Over the years I have heard many people professing that they have all the cyber insurance they need under their existing polices, such as data loss cover and business interruption under their general business insurance. Are they deluded? Surely it can’t be as simple as that?
We would never suggest that this attitude is deluded, but it is certainly a highly inappropriate response to an extremely complex risk area. The litigation between Zurich and Mondelez is a good example of a situation where the property market is trying to avoid a cyber claim (it is worth nothing that the same type of claim was indeed paid by numerous cyber markets following WannaCry in 2017 and NotPetya in 2016). Stand-alone cyber insurance is vital, if for no other reason that the coverage is fit-for-purpose and broader, and the critical incident response services provided will be by specialists who handle these events on a daily basis. The biggest improvements in cyber policies have largely come in the last 3 or 4 years, and always focus on claims response. Would you want a cyber insurer to respond to a property claim, or would you prefer to leave that to the property experts? The same applies here. Either the claims response under ‘general’ lines policies will not be as advanced and appropriate as under a cyber form, or the coverage will be lacking ,most likely both. This is actually a topic being reviewed thoroughly by Lloyds of London, and is termed as ‘silent cyber’ so as to create a more defined approach where coverage isn’t silent, and clients can rely on affirmative coverage grants for cyber. This will likely result in cyber-crime moving closer to the crime market; physical cyber risks moving closer to the property market; and intangible cyber risks staying in the cyber market.
The financial impacts of the spectacular global cyber attacks are reported to be in the multi millions: for example, Maersk publicly stated the cost of the NotPetya attack that also hit Mondelez was $300million.
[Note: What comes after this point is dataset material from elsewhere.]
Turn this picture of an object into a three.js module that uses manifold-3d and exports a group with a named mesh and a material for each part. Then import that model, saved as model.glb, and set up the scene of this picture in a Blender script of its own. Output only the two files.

Is there adequate coverage available in the market and how do I sensibly set the level of cover for my policy?
The cyber market is approaching $5bn in premium globally, with individual limits in the combined US and London insurance markets reportedly above $700m in some cases – so it’s fair to say that we are not suffering from a shortage of capacity. Of course, there will always be certain industry sectors that struggle to obtain the broadest coverage or the highest limits, but in general terms, capacity is abundantly available. Modelling an individual client’s cyber risk and exposure is ideally managed through a client/broker evaluation. Whether it’s by doing an old fashioned risk-register review with a client, or by introducing some of the technological capabilities available these days, it is quite plausible to model a client's risk profile and potential financial loss with reasonable accuracy.
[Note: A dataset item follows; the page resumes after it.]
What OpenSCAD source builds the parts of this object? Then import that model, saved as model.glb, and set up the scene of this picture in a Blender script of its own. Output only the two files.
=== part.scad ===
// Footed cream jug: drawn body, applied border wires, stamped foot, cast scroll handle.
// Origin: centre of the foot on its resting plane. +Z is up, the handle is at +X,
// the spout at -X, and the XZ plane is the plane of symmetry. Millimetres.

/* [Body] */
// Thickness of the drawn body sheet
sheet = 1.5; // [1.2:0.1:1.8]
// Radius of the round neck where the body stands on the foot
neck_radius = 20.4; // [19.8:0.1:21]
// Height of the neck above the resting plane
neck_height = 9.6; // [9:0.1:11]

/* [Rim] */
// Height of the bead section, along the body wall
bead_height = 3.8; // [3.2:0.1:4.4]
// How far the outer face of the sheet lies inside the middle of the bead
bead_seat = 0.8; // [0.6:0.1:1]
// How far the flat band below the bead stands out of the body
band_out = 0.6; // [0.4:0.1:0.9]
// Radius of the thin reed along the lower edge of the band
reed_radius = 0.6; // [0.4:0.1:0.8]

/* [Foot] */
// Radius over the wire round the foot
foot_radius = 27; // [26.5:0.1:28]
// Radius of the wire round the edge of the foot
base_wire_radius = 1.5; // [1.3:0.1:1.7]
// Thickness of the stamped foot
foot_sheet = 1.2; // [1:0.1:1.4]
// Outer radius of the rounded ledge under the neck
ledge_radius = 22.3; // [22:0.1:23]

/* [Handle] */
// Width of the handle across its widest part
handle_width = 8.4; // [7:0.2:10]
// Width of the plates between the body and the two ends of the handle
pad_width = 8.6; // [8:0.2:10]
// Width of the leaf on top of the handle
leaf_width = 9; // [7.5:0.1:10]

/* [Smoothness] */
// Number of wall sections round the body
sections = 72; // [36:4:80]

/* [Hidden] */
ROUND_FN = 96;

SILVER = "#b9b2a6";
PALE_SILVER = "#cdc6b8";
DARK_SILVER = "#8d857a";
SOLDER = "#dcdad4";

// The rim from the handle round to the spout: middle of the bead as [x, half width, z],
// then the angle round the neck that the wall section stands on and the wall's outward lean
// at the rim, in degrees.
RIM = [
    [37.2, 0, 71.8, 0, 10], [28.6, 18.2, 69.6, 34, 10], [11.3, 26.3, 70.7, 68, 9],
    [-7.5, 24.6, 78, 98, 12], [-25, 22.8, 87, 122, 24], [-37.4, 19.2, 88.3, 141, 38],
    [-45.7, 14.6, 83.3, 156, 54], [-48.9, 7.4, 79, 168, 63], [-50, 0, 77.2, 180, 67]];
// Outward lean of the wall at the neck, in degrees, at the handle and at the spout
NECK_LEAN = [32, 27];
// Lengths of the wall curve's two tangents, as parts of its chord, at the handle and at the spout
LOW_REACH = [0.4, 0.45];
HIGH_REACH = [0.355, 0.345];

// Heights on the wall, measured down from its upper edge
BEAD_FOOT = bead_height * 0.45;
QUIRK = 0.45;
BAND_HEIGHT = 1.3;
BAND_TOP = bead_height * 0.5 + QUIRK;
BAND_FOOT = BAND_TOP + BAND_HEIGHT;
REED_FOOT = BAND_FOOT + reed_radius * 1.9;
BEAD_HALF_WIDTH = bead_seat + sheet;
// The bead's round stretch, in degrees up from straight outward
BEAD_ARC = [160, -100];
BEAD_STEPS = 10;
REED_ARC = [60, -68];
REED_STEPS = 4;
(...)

Some of the policies I have seen offer free response support in the event of a cyber attack. I haven’t seen policies offering services to support building cyber resilience. Wouldn’t insurers be better helping their customers to better protect from attack than offering a band aid after the event? Are there policies that will enable me to lower my premium if I can show I have top notch cyber security and incident response capabilities?
Whilst there are some insurers willing to offer risk management bursaries, these tend to only be applicable to clients spending large sums of money on insurance. The first step to cyber risk resilience is not cyber insurance of course: it is and should always be internal risk management, marrying up internal policies and procedures with appropriate technological protections. Insurance is the back-stop which responds when these policies, procedures and technologies fail to absolve a business of its cyber risk. Yes, there is a correlation between strength and depth in these protections and a lower risk profile, but with such an abundance of cheap insurance capacity available, these risk management tools will likely ensure a better all-round product with broader coverage and the most cost efficient pricing, rather than reducing premium specifically based on cyber controls. This will no doubt change in time, but for now a healthy approach to risk management is the entry level requirement for cyber insurance. Clients who cannot demonstrate this may find themselves being offered limited coverage or perhaps not even being offered coverage at all.
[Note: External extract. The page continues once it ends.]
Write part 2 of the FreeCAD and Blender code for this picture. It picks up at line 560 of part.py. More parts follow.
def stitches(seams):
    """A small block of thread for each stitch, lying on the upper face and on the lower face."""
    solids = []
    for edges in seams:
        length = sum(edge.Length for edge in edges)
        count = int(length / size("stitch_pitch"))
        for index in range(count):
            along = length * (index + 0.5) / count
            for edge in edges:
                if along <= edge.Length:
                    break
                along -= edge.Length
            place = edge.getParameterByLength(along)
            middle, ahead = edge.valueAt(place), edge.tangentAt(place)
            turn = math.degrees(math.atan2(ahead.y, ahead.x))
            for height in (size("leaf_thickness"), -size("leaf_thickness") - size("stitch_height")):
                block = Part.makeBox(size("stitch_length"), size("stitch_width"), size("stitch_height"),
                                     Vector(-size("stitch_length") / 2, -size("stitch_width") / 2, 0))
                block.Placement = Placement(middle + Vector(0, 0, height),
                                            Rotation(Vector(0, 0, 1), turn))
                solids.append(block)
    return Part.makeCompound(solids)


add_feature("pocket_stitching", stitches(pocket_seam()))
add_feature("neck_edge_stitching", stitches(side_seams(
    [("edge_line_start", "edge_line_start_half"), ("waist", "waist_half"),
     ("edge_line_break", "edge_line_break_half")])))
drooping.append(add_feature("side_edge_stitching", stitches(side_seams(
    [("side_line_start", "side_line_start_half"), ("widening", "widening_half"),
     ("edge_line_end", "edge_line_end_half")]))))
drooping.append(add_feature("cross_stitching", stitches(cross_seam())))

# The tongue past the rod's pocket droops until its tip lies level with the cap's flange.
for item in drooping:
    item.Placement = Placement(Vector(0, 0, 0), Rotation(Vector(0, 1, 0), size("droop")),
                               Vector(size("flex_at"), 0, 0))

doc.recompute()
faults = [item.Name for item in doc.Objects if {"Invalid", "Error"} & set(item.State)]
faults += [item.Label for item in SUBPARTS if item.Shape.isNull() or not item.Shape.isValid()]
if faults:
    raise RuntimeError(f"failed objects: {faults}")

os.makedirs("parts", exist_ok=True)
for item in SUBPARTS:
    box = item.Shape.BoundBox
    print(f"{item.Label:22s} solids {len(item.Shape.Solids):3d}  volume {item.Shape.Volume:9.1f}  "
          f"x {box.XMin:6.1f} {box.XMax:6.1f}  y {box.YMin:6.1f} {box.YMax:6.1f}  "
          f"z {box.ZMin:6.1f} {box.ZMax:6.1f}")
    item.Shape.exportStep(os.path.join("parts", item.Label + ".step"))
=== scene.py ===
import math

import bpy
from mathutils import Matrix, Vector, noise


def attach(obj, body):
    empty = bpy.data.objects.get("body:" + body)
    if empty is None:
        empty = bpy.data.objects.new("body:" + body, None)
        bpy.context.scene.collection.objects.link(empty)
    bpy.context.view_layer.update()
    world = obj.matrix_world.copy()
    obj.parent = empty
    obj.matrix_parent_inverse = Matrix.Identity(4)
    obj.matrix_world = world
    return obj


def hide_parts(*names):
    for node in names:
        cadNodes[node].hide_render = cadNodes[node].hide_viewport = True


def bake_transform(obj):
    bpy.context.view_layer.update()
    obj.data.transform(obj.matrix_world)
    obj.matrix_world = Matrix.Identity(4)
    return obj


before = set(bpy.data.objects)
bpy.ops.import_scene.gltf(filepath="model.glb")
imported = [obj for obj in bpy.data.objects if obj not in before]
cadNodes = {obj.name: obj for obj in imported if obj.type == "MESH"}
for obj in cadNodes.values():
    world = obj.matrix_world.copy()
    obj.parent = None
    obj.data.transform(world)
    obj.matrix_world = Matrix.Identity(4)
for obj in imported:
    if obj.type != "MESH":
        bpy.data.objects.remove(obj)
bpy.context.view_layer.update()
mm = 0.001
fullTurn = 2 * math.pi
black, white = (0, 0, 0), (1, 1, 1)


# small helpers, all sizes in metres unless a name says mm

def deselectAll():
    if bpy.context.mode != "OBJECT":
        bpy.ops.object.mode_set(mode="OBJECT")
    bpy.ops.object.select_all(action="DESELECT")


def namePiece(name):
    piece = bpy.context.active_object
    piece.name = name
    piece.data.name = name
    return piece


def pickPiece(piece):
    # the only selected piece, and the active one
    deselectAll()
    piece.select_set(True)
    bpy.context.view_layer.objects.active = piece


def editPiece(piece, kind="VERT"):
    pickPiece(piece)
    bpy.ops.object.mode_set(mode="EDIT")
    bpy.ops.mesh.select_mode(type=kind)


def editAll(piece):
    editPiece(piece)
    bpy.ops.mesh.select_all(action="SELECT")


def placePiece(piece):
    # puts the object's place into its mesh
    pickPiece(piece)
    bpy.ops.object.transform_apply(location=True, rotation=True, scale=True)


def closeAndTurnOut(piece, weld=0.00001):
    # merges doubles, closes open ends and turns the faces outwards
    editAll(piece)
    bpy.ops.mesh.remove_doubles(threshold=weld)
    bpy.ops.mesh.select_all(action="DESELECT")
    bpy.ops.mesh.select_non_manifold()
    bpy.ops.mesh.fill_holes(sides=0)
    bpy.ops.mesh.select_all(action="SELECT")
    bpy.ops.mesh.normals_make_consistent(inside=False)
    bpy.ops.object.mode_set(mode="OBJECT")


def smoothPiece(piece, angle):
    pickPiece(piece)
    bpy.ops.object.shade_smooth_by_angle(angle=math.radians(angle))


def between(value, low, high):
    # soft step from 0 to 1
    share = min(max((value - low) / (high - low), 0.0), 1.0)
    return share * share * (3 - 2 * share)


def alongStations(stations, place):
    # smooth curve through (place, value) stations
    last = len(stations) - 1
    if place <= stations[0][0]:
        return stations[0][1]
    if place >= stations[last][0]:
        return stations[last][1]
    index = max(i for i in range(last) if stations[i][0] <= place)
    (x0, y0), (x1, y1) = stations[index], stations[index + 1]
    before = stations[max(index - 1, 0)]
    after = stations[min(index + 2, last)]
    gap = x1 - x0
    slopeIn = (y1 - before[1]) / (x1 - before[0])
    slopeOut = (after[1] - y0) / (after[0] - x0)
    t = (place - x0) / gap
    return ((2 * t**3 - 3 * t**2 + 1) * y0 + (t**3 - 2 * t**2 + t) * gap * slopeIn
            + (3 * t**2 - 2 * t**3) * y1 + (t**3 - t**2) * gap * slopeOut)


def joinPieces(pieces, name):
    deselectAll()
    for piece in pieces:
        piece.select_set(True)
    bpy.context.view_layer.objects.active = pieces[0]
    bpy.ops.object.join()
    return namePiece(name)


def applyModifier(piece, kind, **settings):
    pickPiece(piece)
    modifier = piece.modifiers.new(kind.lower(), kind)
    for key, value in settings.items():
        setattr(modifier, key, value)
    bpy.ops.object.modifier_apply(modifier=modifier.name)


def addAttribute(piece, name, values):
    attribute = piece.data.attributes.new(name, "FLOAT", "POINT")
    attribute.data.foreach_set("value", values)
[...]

With cyber attack a daily occurrence and the wider cyber security industry predicting sustained levels of cyber crime and soaring financial impact, do you expect premiums to climb steeply? Should we be buying now?
The market has grown responsibly over the last 5 years, and we’re now at a point where we can absorb significant losses without creating a seismic wave in insurance pricing. An example of this would be the reaction to the Marriot breach which implicated 500m individuals worldwide – where the only meaningful issue clients may have felt would be the pricing of limits in excess of £200m, which are perhaps less competitive now, than they were 2 years ago. There is an abundance of capacity, and that creates a great deal of competition, and ultimately a buyers’ market. We’re likely to maintain the current status quo for a few more years, and as data monitoring improves, and as losses continue to be paid at an increasing rate, we’ll likely see a correction. It is, however, a correction our market is working hard to ensure is steady and risk appropriate. We constantly hear people saying “cyber will be the next D&O”, and I’m not a crystal-ball-gazer, I can’t agree with that statement. The underlying factors that implicate a cyber policy are so varied and constantly changeable that the mechanics that drive D&O claims, simply cannot be the same as in cyber. We can have a market correction, but by no means should we expect the cyber market to track the D&O market. We’re many years off that.
I have always recommended that my clients search out insurance brokers who truly understand cyber risk to assist them in working out their best cyber insurance solution. Being a specialist cyber insurance broker I don’t expect you to say that but are there some top tips you can offer to people who may be renewing or procuring cyber insurance?
Of the retail brokers in the UK engaging with clients on this topic there are realistically only a small handful who have deep knowledge and experience in this sector, and Paragon is certainly one of them. With only 4 or 5 brokers to choose from its clients want comfort that their broker has the experience and understanding of this class of insurance. All brokers should be willing to do a little ground work for a prospective client before engaging with them, so don’t be shy in asking them to do a bit of technical work up front before you renew or procure the product. It’s also worth reviewing your other lines of insurance to address where ‘silent’ or ‘affirmative’ cyber coverage may already exist.